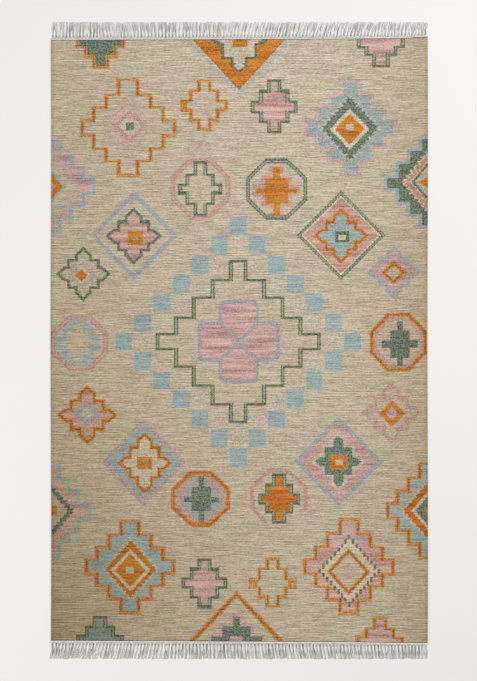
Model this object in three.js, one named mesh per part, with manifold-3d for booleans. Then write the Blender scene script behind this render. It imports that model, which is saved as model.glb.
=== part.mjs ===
// A hand-woven flatweave rug, lying flat: wool wefts beaten over cotton warps, with the warp ends
// knotted and left loose as a fringe at both short ends.
// Units are millimetres. +X runs across the rug, +Y along it towards its far end, +Z up.
// The origin is on the floor, under the middle of everything that is built.
import * as THREE from "three";
import { mergeVertices } from "three/addons/utils/BufferGeometryUtils.js";
import Module from "manifold-3d";

const wasm = await Module();
wasm.setup();

// Driving dimensions of the woven cloth.
const CLOTH_WIDTH = 1524;
const CLOTH_LENGTH = 2438;
const CLOTH_THICKNESS = 4;
const SELVEDGE_WIDTH = 11;
const SELVEDGE_THICKNESS = 5;
const SIDE_WAVE = 1.2;
const SIDE_WAVES = 3;

// Driving dimensions of the fringe. Its tips are trimmed nearly level, however the cloth ends.
const BUNDLES = 110;
const FRINGE_LENGTH = 72;
const LENGTH_SPREAD = 7;
const SWAY = 1.3;
const LEAN_POWER = 1.4;
const TOP_SHARE = 0.62;

// Driving dimensions of the heading, the narrow band that the knots sit on.
const PARTING = 0.3;
const HEADING_DEPTH = 5;
const HEADING_THICKNESS = 4;
const ROOT_DEPTH = 3;

// How far each woven end bows out of square, from the left selvedge to the right one.
const FAR_END_LINE = [
  { across: 0.0, out: -2.5 },
  { across: 0.25, out: -1.2 },
  { across: 0.5, out: 0.3 },
  { across: 0.75, out: 2.0 },
  { across: 0.92, out: 4.0 },
  { across: 1.0, out: 11.0 },
];
const NEAR_END_LINE = [
  { across: 0.0, out: -4.5 },
  { across: 0.25, out: -2.4 },
  { across: 0.5, out: -0.8 },
  { across: 0.75, out: 1.2 },
  { across: 0.92, out: 4.0 },
  { across: 1.0, out: 5.0 },
];

// How far the tips of the fringe lie to the right of their knots.
const FAR_LEAN = [
  { across: 0.0, shift: 3 },
  { across: 0.18, shift: -5 },
  { across: 0.4, shift: 4 },
  { across: 0.58, shift: 17 },
  { across: 0.8, shift: 20 },
  { across: 0.93, shift: 8 },
  { across: 1.0, shift: 1 },
];
const NEAR_LEAN = [
  { across: 0.0, shift: -6 },
  { across: 0.1, shift: -18 },
  { across: 0.22, shift: -14 },
  { across: 0.42, shift: 2 },
  { across: 0.6, shift: 10 },
  { across: 0.85, shift: 8 },
  { across: 1.0, shift: 0 },
];

// One bundle of warp ends: its section at shares of the way from its root to its tip.
const BUNDLE = [
  { along: 0.0, width: 7.0, height: 3.4 },
  { along: 0.08, width: 9.2, height: 5.0 },
  { along: 0.2, width: 5.6, height: 3.6 },
  { along: 0.58, width: 10.0, height: 2.8 },
  { along: 1.0, width: 9.4, height: 1.8 },
];

// The section of the cloth near one selvedge: the heights of its underside and its top.
const SELVEDGE = [
  { inward: 0, under: 0.28 * SELVEDGE_THICKNESS, over: 0.6 * SELVEDGE_THICKNESS },
  { inward: 0.13 * SELVEDGE_WIDTH, under: 0, over: 0.88 * SELVEDGE_THICKNESS },
  { inward: 0.45 * SELVEDGE_WIDTH, under: 0, over: SELVEDGE_THICKNESS },
  { inward: SELVEDGE_WIDTH, under: 0, over: CLOTH_THICKNESS },
];

// The grid of points over the cloth: rows from end to end, columns from side to side.
const ROWS = 24;
const COLUMNS = 20;
const MERGE_DISTANCE = 1e-4;

// The value of one column of a table at a share across the rug, eased between its rows.
function tableValue(table, column, across) {
  const upper = Math.max(1, table.findIndex((row) => row.across >= across));
  const [a, b] = [table[upper - 1], table[upper]];
  const share = THREE.MathUtils.smoothstep(across, a.across, b.across);
  return THREE.MathUtils.lerp(a[column], b[column], share);
}

// The x of each column of the grid, with both sides.
const STATIONS = Array.from({ length: COLUMNS + 1 }, (_, i) => CLOTH_WIDTH * (i / COLUMNS - 0.5));

// The y of a woven end at x, straight from one column to the next, so that the cloth and the
// heading beside it share one line. End is +1 at the far end and -1 at the near one.
function endLine(x, end) {
  const table = end > 0 ? FAR_END_LINE : NEAR_END_LINE;
  const place = (x / CLOTH_WIDTH + 0.5) * COLUMNS;
  const column = THREE.MathUtils.clamp(Math.floor(place), 0, COLUMNS - 1);
  const out = THREE.MathUtils.lerp(
    tableValue(table, "out", column / COLUMNS),
    tableValue(table, "out", (column + 1) / COLUMNS),
    place - column,
  );
  return end * (CLOTH_LENGTH / 2 + out);
}

// A number between -1 and 1 that looks random from one index to the next, but is the same each
// time: two waves whose steps share no common multiple.
function unevenness(index, seed) {
  return Math.sin(13 * index + 78 * seed) * Math.cos(4.1 * index + seed);
}

// A closed surface through rings of equally many points, with both ends capped. Each ring runs
// along its underside and then back along its top, over the same places.
function loft(rings) {
  const count = rings[0].length;
  const faces = [];
  for (let r = 0; r < rings.length - 1; r++) {
    for (let i = 0; i < count; i++) {
      const a = r * count + i;
      const b = r * count + ((i + 1) % count);
      faces.push(a, b + count, b, a, a + count, b + count);
    }
  }
  const last = (rings.length - 1) * count;
  for (let under = 0; under < count / 2 - 1; under++) {
    const over = count - 1 - under;
    faces.push(under, under + 1, over - 1, under, over - 1, over);
    faces.push(last + under, last + over - 1, last + under + 1);
    faces.push(last + under, last + over, last + over - 1);
  }
  const geometry = new THREE.BufferGeometry().setFromPoints(rings.flat());
  geometry.setIndex(faces);
  return geometry;
}

// The woven cloth: its cross-section carried from the near end to the far one.
function clothGeometry() {
  const half = CLOTH_WIDTH / 2;
  const left = SELVEDGE.map(({ inward, under, over }) => ({ x: inward - half, under, over }));
  const flat = STATIONS.slice(1, -1).map((x) => ({ x, under: 0, over: CLOTH_THICKNESS }));
  const right = left.toReversed().map(({ x, under, over }) => ({ x: -x, under, over }));
  const places = [...left, ...flat, ...right];
  const section = [
    ...places.map(({ x, under }) => [x, under]),
    ...places.toReversed().map(({ x, over }) => [x, over]),
  ];
  const rings = Array.from({ length: ROWS + 1 }, (_, row) => {
    const along = row / ROWS;
    const wave = SIDE_WAVE * Math.sin(along * SIDE_WAVES * Math.PI);
    return section.map(([x, z]) => {
      const y = THREE.MathUtils.lerp(endLine(x, -1), endLine(x, 1), along);
      return new THREE.Vector3(x + wave * Math.abs(x / half), y, z);
    });
  });
  return loft(rings);
}

// The heading that the knots sit on: a narrow strip along a woven end, parted from the cloth.
function headingGeometry(end) {
  const edge = (out) => STATIONS.map((x) => new THREE.Vector2(x, endLine(x, end) + end * out));
  const outline = [...edge(PARTING), ...edge(PARTING + HEADING_DEPTH).toReversed()];
  return new THREE.ExtrudeGeometry(new THREE.Shape(outline), {
    depth: HEADING_THICKNESS,
    bevelEnabled: false,
  });
}

// One bundle of the fringe, lying on the floor from inside the heading to its loose tip. Its
// sections are flat underneath and narrower on top, and their middles follow the lean.
function bundleGeometry(index, end) {
  const pitch = CLOTH_WIDTH / BUNDLES;
  const rootX = (index + 0.5) * pitch - CLOTH_WIDTH / 2;
  const across = rootX / CLOTH_WIDTH + 0.5;
  const lean = tableValue(end > 0 ? FAR_LEAN : NEAR_LEAN, "shift", across);
  const shift = lean + SWAY * unevenness(index, end);
  const rootY = endLine(rootX, end) + end * (PARTING + HEADING_DEPTH - ROOT_DEPTH);
  const trim = LENGTH_SPREAD * Math.abs(unevenness(index, 2 * end));
  const length = CLOTH_LENGTH / 2 + FRINGE_LENGTH - trim - Math.abs(rootY);
  const rings = BUNDLE.map(({ along, width, height }) => {
    const x = rootX + shift * along ** LEAN_POWER;
    const y = rootY + end * length * along;
    return [
      [-width / 2, 0],
      [width / 2, 0],
      [(TOP_SHARE * width) / 2, height],
      [(-TOP_SHARE * width) / 2, height],
    ].map(([dx, z]) => new THREE.Vector3(x + dx, y, z));
  });
  // The rings of a surface run towards +Y, so those of the near end are taken from tip to root.
  return loft(end > 0 ? rings : rings.toReversed());
}

// The solid inside a closed geometry, whose shared points are merged first.
function solidOf(geometry) {
  const bare = new THREE.BufferGeometry().setAttribute("position", geometry.attributes.position);
  bare.setIndex(geometry.index);
  const merged = mergeVertices(bare, MERGE_DISTANCE);
  return new wasm.Manifold(
    new wasm.Mesh({
      numProp: 3,
      vertProperties: merged.attributes.position.array,
      triVerts: new Uint32Array(merged.index.array),
    }),
  );
}

// The geometry of a solid's surface.
function geometryOf(solid) {
  const { vertProperties, triVerts } = solid.getMesh();
  const geometry = new THREE.BufferGeometry();
  geometry.setAttribute("position", new THREE.BufferAttribute(vertProperties, 3));
  geometry.setIndex(new THREE.BufferAttribute(triVerts, 1));
  geometry.computeVertexNormals();
  return geometry;
}

// A whole fringe: the heading with every bundle fused into it at its root.
function fringeGeometry(end) {
  const bundles = Array.from({ length: BUNDLES }, (_, i) => solidOf(bundleGeometry(i, end)));
  return geometryOf(wasm.Manifold.union([solidOf(headingGeometry(end)), ...bundles]));
}

const wool = new THREE.MeshStandardMaterial({ color: 0xb9aa8c, roughness: 0.95, metalness: 0 });
const cotton = new THREE.MeshStandardMaterial({ color: 0xdad7d2, roughness: 0.9, metalness: 0 });

// One sub-part of the rug, under its own name.
function namedMesh(name, geometry, material) {
  const mesh = new THREE.Mesh(geometry, material);
  mesh.name = name;
  return mesh;
}

const rug = new THREE.Group();
rug.add(namedMesh("rug_body", clothGeometry(), wool));
rug.add(namedMesh("fringe_far", fringeGeometry(1), cotton));
rug.add(namedMesh("fringe_near", fringeGeometry(-1), cotton));

// The middle of everything that is built goes over the origin.
const middle = new THREE.Box3().setFromObject(rug).getCenter(new THREE.Vector3());
rug.position.set(-middle.x, -middle.y, 0);

export default rug;
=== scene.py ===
# %% [markdown]
# A flatweave rug, lying flat on a pale floor and seen from straight above.
# The real rug is one cloth: wool weft is beaten down over cotton warps until the warps are
# hidden, and every figure is woven in by changing the colour of the weft. At both short ends the
# warps are gathered into bundles, knotted against the cloth and left loose as a fringe.
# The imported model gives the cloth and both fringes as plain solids. This lesson keeps their
# places and sizes, and gives them their woven figures, their yarn and their cords.

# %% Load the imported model
from functools import partial

import bpy
import numpy as np
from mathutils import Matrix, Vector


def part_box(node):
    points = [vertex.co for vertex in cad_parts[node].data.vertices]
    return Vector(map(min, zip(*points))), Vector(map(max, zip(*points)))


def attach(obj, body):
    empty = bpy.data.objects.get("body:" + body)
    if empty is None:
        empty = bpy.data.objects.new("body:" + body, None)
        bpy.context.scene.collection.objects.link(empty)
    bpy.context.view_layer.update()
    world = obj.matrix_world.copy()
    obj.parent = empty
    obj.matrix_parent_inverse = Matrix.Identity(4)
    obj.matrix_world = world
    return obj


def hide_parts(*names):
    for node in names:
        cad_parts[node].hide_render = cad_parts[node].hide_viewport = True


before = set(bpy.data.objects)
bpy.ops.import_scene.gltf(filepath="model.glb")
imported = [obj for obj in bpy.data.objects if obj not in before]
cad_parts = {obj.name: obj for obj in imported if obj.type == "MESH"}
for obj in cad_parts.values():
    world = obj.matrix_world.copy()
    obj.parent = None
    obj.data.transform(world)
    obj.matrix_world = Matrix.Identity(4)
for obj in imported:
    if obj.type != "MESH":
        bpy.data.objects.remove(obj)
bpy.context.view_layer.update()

# %% [markdown]
# Blender works in metres, but a weaver's numbers are easier to read in millimetres, so places on
# the rug are in millimetres from the middle of the cloth: x to the right and y to the far end.
# The cloth isn't quite a rectangle. Its sides swing a little, and each woven end bows out of
# square, more so at the right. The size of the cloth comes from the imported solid. The table of an
# end has one row for each place where its bow is known: how far across it lies, as a share, and
# how far it stands out.

# %% The size and the place of the cloth
MM = 0.001
SIDE_WAVE = 1.2
SIDE_WAVES = 3
FAR_END_LINE = [(0.0, -2.5), (0.25, -1.2), (0.5, 0.3), (0.75, 2.0), (0.92, 4.0), (1.0, 11.0)]
NEAR_END_LINE = [(0.0, -4.5), (0.25, -2.4), (0.5, -0.8), (0.75, 1.2), (0.92, 4.0), (1.0, 5.0)]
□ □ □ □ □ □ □
In the listing above, reproduce the first line and each one after it through the line that contains "const ROOT_DEPTH = 3;".

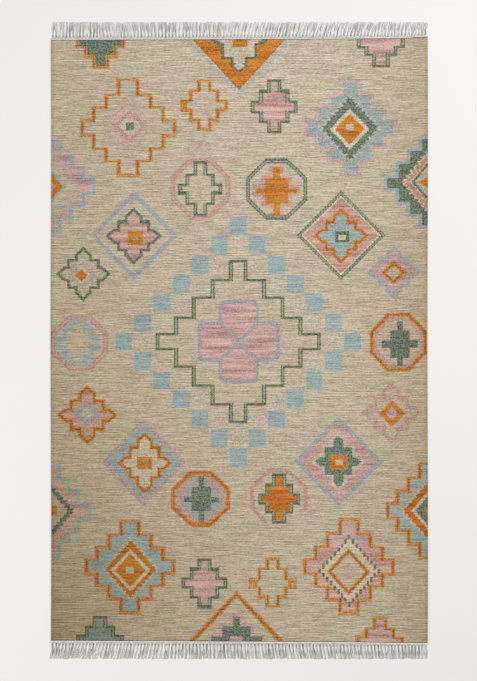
Model this object in three.js, one named mesh per part, with manifold-3d for booleans. Then write the Blender scene script behind this render. It imports that model, which is saved as model.glb.
=== part.mjs ===
// A hand-woven flatweave rug, lying flat: wool wefts beaten over cotton warps, with the warp ends
// knotted and left loose as a fringe at both short ends.
// Units are millimetres. +X runs across the rug, +Y along it towards its far end, +Z up.
// The origin is on the floor, under the middle of everything that is built.
import * as THREE from "three";
import { mergeVertices } from "three/addons/utils/BufferGeometryUtils.js";
import Module from "manifold-3d";

const wasm = await Module();
wasm.setup();

// Driving dimensions of the woven cloth.
const CLOTH_WIDTH = 1524;
const CLOTH_LENGTH = 2438;
const CLOTH_THICKNESS = 4;
const SELVEDGE_WIDTH = 11;
const SELVEDGE_THICKNESS = 5;
const SIDE_WAVE = 1.2;
const SIDE_WAVES = 3;

// Driving dimensions of the fringe. Its tips are trimmed nearly level, however the cloth ends.
const BUNDLES = 110;
const FRINGE_LENGTH = 72;
const LENGTH_SPREAD = 7;
const SWAY = 1.3;
const LEAN_POWER = 1.4;
const TOP_SHARE = 0.62;

// Driving dimensions of the heading, the narrow band that the knots sit on.
const PARTING = 0.3;
const HEADING_DEPTH = 5;
const HEADING_THICKNESS = 4;
const ROOT_DEPTH = 3;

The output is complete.